A general philosophical question about MacPorts

James Linder jam at tigger.ws
Wed Feb 20 23:56:58 UTC 2019



> On 20 Feb 2019, at 8:00 pm, macports-users-request at lists.macports.org wrote:
> 
>> So my philosophical question is “Why MacPorts these days?”
> 
> Because running the tools it provides in a VM is a grotesque waste of 
> RAM and disk space and puts a wall up between tools I want to use 
> occasionally and the UI where I prefer to work mostly.

Bill I disagree! What is a waste? I typically give my VMs 2G from a 32G pool. I run 2 or 3 VMs without noticeing. You *can* get apple ram from not-apple that is quite cheap.

> Also, on one old 1st generation Core Duo iMac, it helps me to build and 
> run a suite of server software and other key tools that can face the 
> Internet with reasonable safety

A couple of years ago one of the anti-virus companies offered $10 000 and a Sony Viao to the first person to hack their honeypot Windows, Max and Linux boxes.
The Windows reward was claimed within hours
The Mac was hacked in a week (a flaw in safari)
The linux prize is still unclaimed.
Detractors opined that ir was unkewl (sic) to hack linux.
Rubbish! It would be very kewl to be the one who found an exploitable flaw in linux.

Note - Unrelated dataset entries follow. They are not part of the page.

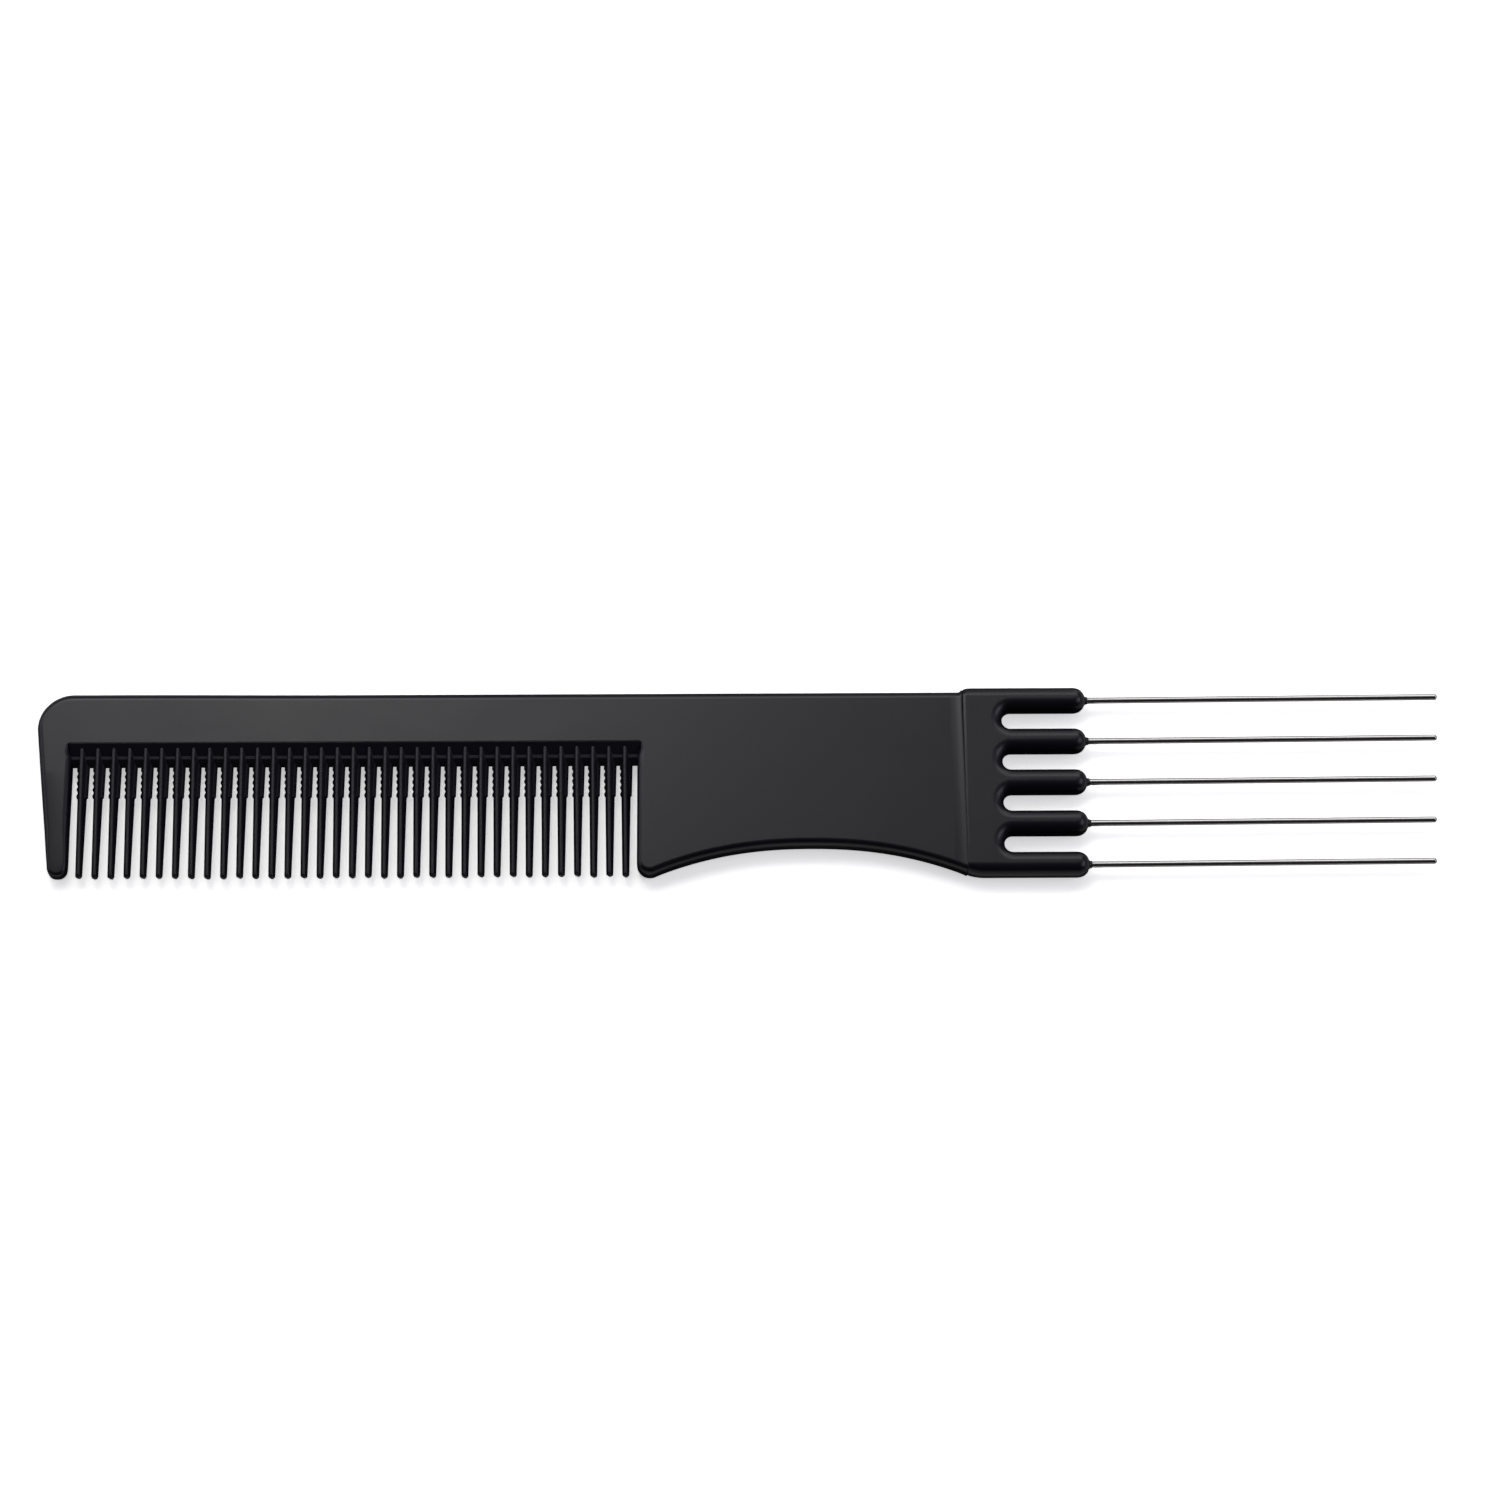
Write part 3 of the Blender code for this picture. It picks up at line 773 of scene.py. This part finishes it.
@dataclass
class Prongs:
    """The steel prongs: straight wires with domed tips.

    Attributes:
        lines: Height of each finger's centre line.
        nose_tip: Place of the finger noses' ends.
    """

    lines: Array
    nose_tip: float
    radius: float = 0.43
    exposed: float = 48.7
    length_step: float = 0.33
    buried: float = 14.5
    lean: float = math.radians(0.39)
    dome: float = 0.34
    dome_end_share: float = 0.98
    dome_stations: int = 10
    wire_stations: int = 60
    sides: int = 40

    def turned(self, stations: Array, radii: Array, line: float) -> Array:
        """Rings about a prong's axis, which leaves the nose at its tip and leans towards the spine.

        Args:
            stations: Distances along the axis from the nose's tip.
            radii: The rings' radii.
            line: Height of the finger's centre line.

        Returns:
            Points, (ring, point on the ring, 3).
        """
        turn = np.linspace(0.0, 2 * math.pi, self.sides, endpoint=False)
        across, up = radii[:, None] * np.cos(turn), radii[:, None] * np.sin(turn)
        x = self.nose_tip + stations[:, None] * math.cos(self.lean) - across * math.sin(self.lean)
        y = line + stations[:, None] * math.sin(self.lean) + across * math.cos(self.lean)
        return joined(x, y, up)

    def build(self, datum: Datum) -> list[Piece]:
        """Makes one wire for each finger, from its tail to the end of its dome.

        With t from 0 to a quarter turn, the dome's radius is radius * cos t, dome * sin t past the wire.

        Args:
            datum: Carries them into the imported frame.

        Returns:
            The wires, from the lowest finger's to the highest's.
        """
        wires = []
        t = np.linspace(0.0, self.dome_end_share * math.pi / 2, self.dome_stations)[1:]
        radii = self.radius * np.concatenate([np.ones(self.wire_stations), np.cos(t)])
        for number, line in enumerate(self.lines, start=1):
            end = self.exposed + (number - (len(self.lines) + 1) / 2) * self.length_step - self.dome
            wire = np.linspace(-self.buried, end, self.wire_stations)
            surface = Surface()
            surface.loft(self.turned(np.concatenate([wire, end + self.dome * np.sin(t)]), radii, line))
            wires.append(surface.build(f"prong_wire_{number}", datum))
        return wires


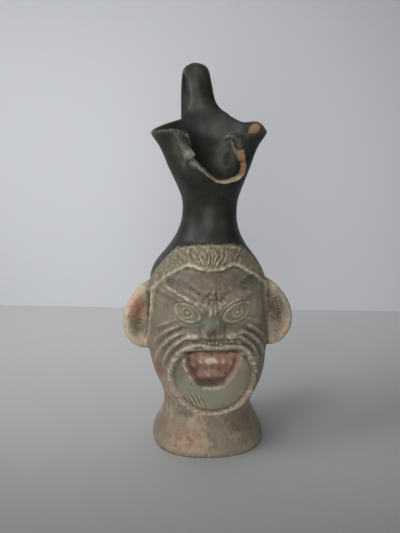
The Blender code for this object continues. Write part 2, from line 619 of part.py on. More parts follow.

Yesterday News: Canberra parliment in massive hack. Makes you wonder.

> and an attack surface that doesn't quite 
> look like any other machine while seeming irresistible to a certain 
> class of miscreants. I have a professional interest in the unique 
> behavioral intelligence I get from that machine that I cannot get 
> anywhere else. It would be a serious chore to maintain that host as 
> 'live bait' without MacPorts and I hate the idea of just discarding a 
> machine that would otherwise have no practical use.

I guess the subject is dear to my heart that explains me waxing (so) lyrical.